If your parents have not dealt with their files and paperwork, let them know that you are available to help them as the family file organizer. You can get this taken care of with some help from them.
Many times the reason they have not done this is it overwhelms them. Take the lead, show them how simple it is, and keep moving them forward.
You can even make this a family project. If you are the file organizer suggest you have an family organizing party. If your siblings are in on this your parents will be more relaxed about it.
If your parents have organized their paperwork ask them to walk you through it so you know where everything is located.
The other side of this can be that your parents have accumulated too much paperwork. If they don't know when to throw documents away, this could cause confusion and make it more difficult for you.
Read our Record Retention Guide for help on when to get rid of documents.
In addition your parents may need a home inventory so you can help them keep track of all their possessions. Read Everything I Own to help you accomplish a home inventory.
Prepare for that day to come. What are their wishes if it does come down to that?
I remember my father coming to me and complaining that he couldn’t balance his checkbook. He said he had worked on it and worked on it and couldn’t find the mistake. I asked him if he wanted me to take a look. On his approval I discovered within one month my father had forgotten how to add and subtract. He was adding checks and subtracting deposits and sometimes not doing anything with the transactions at all. We made an agreement that every month when the statement came in I would balance his checkbook for him.
When my father died my mother had no idea how to manage money. She had never had to pay bills, balance the checkbook, make deposits, etc. She didn’t understand so I took this over as the family file organizer.
Thankfully my parents (and my sister) were comfortable with this arrangement. Make sure you get a sense of what would happen if you needed to step in.
Is there a potential that your parents may need advanced care like assisted living or a nursing home? Although no one likes to think about this, sometimes it is unavoidable. And though you may now say, “I would never put mother in a nursing home” you may change your approach as she gets older and needs more and more care.
Don’t turn your back, ignore this and fail to recognize it can be a possibility. The sooner you recognize it the sooner you can start planning for it. Look at their parents. Look at family history. Look at their health.
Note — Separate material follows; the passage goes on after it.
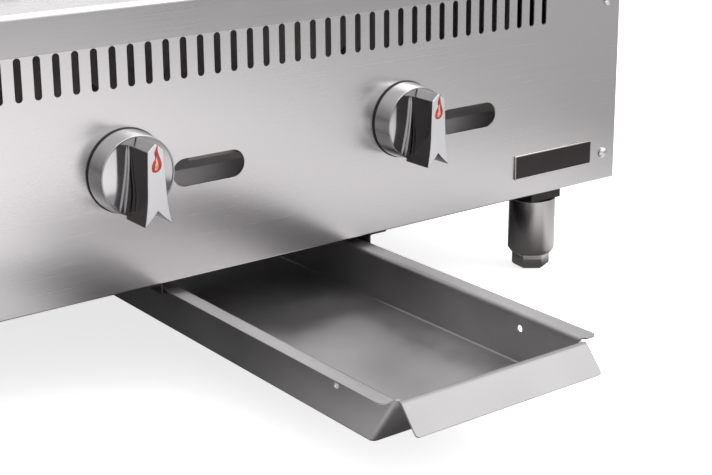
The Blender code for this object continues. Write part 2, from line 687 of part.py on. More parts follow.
# ---- legs --------------------------------------------------------------------------------------------------
def legs():
    bore = 0.0063
    for end, y in (("front", FRONT + LEG_INSET), ("rear", BACK - LEG_INSET)):
        for name, side in SIDES:
            x = side * (HALF - LEG_INSET)
            profile = [
                (0, LEG_TOP),
                (LEG_R, LEG_TOP),
                (LEG_R, 0.0180),
                (LEG_R - 0.0030, LEG_LOW),
                (bore, LEG_LOW),
                (bore, 0.0380),
                (0, 0.0380),
            ]
            bm = turned(profile, 24, Matrix.Translation((x, y, 0)))
            leg = add(f"leg_{end}_{name}", bm, "leg_steel", round_piece=True)
            low = (x - LEG_BLOCK, y - LEG_BLOCK, LEG_TOP - 0.004)
            high = (x + LEG_BLOCK, y + LEG_BLOCK, PANEL_LOW - GAP)
            join(leg, f"leg_block_{end}_{name}", box(low, high))
            top = LEG_LOW - GAP
            foot = [(x + FOOT_R * math.cos(a + 0.4), y + FOOT_R * math.sin(a + 0.4)) for a in turn(6)]
            piece = add(f"foot_{end}_{name}", prism(foot, "Z", 0, top), "leg_steel", (x, y, 0))
            rod = [(x + STUD_R * math.cos(a), y + STUD_R * math.sin(a)) for a in turn(12)]
            join(piece, f"foot_stud_{end}_{name}", prism(rod, "Z", 0.002, 0.0365))


def main():
    clear_scene()
    front_panel()
    front_ledge()
    side_panels()
    rear_panel()
    back_splash()
    base_sheets()
    panel_screws()
    nameplate()
    side_trims()
    tray_rails()
    crumb_tray()
    drip_pans()
    firebox()
    burners()
    radiants()
    grates()
    grate_rests()
    gas_pipes()
    valves()
    air_shutters()
    pilots()
    knobs()
    legs()


main()
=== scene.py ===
import json

import bmesh
import bpy
import numpy as np
from bpy.props import FloatProperty, FloatVectorProperty, IntProperty, PointerProperty
from mathutils import Matrix, Vector


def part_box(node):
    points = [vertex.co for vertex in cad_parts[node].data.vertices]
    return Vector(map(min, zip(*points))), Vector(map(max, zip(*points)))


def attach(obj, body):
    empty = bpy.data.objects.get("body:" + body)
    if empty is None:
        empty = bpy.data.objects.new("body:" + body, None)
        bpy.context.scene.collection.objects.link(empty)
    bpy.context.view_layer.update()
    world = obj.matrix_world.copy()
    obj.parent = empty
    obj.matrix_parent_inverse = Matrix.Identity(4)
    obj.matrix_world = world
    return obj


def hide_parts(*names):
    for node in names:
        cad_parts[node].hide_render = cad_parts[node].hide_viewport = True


bl_info = {
    "name": "Charbroiler looks",
    "version": (1, 0, 0),
    "blender": (4, 5, 0),
    "location": "View3D > Sidebar > Charbroiler",
    "description": "Builds the visible pieces and finishes of a countertop gas charbroiler",
    "category": "Add Mesh",
}

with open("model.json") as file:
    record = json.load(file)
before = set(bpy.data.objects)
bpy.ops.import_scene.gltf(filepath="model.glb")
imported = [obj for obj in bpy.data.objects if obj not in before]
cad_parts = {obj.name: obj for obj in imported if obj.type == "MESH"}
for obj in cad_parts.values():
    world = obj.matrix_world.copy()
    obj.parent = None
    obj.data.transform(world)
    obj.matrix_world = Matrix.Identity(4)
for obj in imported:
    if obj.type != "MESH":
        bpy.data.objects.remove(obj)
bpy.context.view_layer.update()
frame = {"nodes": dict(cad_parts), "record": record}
SIDES = (("left", -1.0), ("right", 1.0))
TURN = 2 * np.pi


def low(node):
    return np.array(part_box(node)[0])


def high(node):
    return np.array(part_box(node)[1])


def middle(node):
    return (low(node) + high(node)) / 2


FRONT = float(low("front_panel")[1])
HALF = float(high("front_panel")[0])


# ---- sizes that the solids and the visible pieces share, in metres -------------------------------
SHEET = 0.0012
SEAM = 0.0002  # left between two visible pieces that touch
LIGHTING_SLOT = (0.0308, 0.0816, 0.1297, 0.1470)  # right of the knob's axis from, to; low z, high z
SKIN_TOP = 0.243  # top of the side skins beside the ledge
KNOB_FOOT, KNOB_FACE, GRIP_FACE = 0.0014, 0.0149, 0.0360  # distances from the panel
CROWN_FOOT, CROWN, CROWN_RADIUS = 0.0143, 0.0011, 0.0229  # of the knob's face: reach at its rim, rise, radius
SEAL_BORE, SEAL_RADIUS = 0.0090, 0.0257
SEAL_BACK, SEAL_FRONT = 0.0003, 0.0012
TRAY_HALF, TRAY_LIP = 0.0665, 0.0102  # half the tub's width, and how far each lip stands out from it
TRAY_FOOT, TRAY_CREST = 0.1890, 0.2113  # the leaning front wall's foot and top, in front of the panel
HANDLE_REACH, HANDLE_LOW = 0.2251, 0.0501
TRAY_HOLE = (0.158, 0.0569, 0.0022)  # in each side wall: distance in front of the panel, height, radius
RAIL_FLANGE = 0.0118
LEG_RADIUS, LEG_BORE, LEG_FOOT, LEG_TOP = 0.0176, 0.0063, 0.0117, 0.0547
LEG_BLOCK = 0.0152  # half the side of the square block over each leg
FOOT_RADIUS, FOOT_TURN = 0.0143, 0.4  # to the hexagon's corners, and its turn in radians
STUD_TOP = 0.0365


# ---- sizes and colours that a user may change ----------------------------------------------------
def length(name, description, default):
    return FloatProperty(name=name, description=description, default=default, min=0.0, unit="LENGTH",
                         precision=5)


def colour(name, description, default):
    return FloatVectorProperty(name=name, description=description, default=default, size=3, subtype="COLOR",
                               min=0.0, max=1.0)


class CharbroilerSizes(bpy.types.PropertyGroup):
    """Sizes of the detail that the solids leave out."""

    vent_count: IntProperty(name="Vent slots", description="Slots under the ledge", default=40, min=1)
    vent_pitch: length("Vent pitch", "Distance from one vent slot to the next", 0.01163)
    vent_shift: length("Vent shift", "How far the row of slots sits right of the middle", 0.0021)
    vent_width: length("Vent width", "Width of one vent slot", 0.0045)
    vent_low: length("Vent foot", "Height of the slots' lower ends", 0.1953)
    vent_high: length("Vent top", "Height of the slots' upper ends", 0.2203)
    bend: length("Bend radius", "Outer radius of the folds in the front panel", 0.0010)
    ledge_bend: length("Ledge bend", "Outer radius of the ledge's rounded front edge", 0.0040)
    knob_base: length("Knob base radius", "Radius of the knob's drum at the panel", 0.0253)
    knob_face: length("Knob face radius", "Radius of the knob's drum at its face", 0.0239)
    tray_corner: length("Tray corner radius", "Radius of the tray's upright corners", 0.0040)
    tray_bend: length("Tray bend radius", "Radius of the folds round the tray's floor", 0.0022)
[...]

If your parents could possibly need this type of care you need to understand the financial ramifications of it quickly. As the family file organizer you will know if they have the funds to support this. If not you may need to help get your parents Medicaid qualified. If that is the case you need to know the rules and start planning now. Seek out an elder attorney to help you navigate some of this highly technical and tricky law.
These points should give you a good start to begin a conversation with your parents. They may not want to discuss this so try several different approaches. If they won’t talk to you maybe they will feel more comfortable with one of your siblings. Or does one of your parents have a brother or sister than you can ask to help?
Tell your parents this is important to you as the family file organizer. You will be the one dealing with any issues. You will be the one making decisions for them. Tell then you only want to carry out their wishes and would they please help you do so.
After all, every parent uses a little guilt on the children; it can work in reverse can’t it?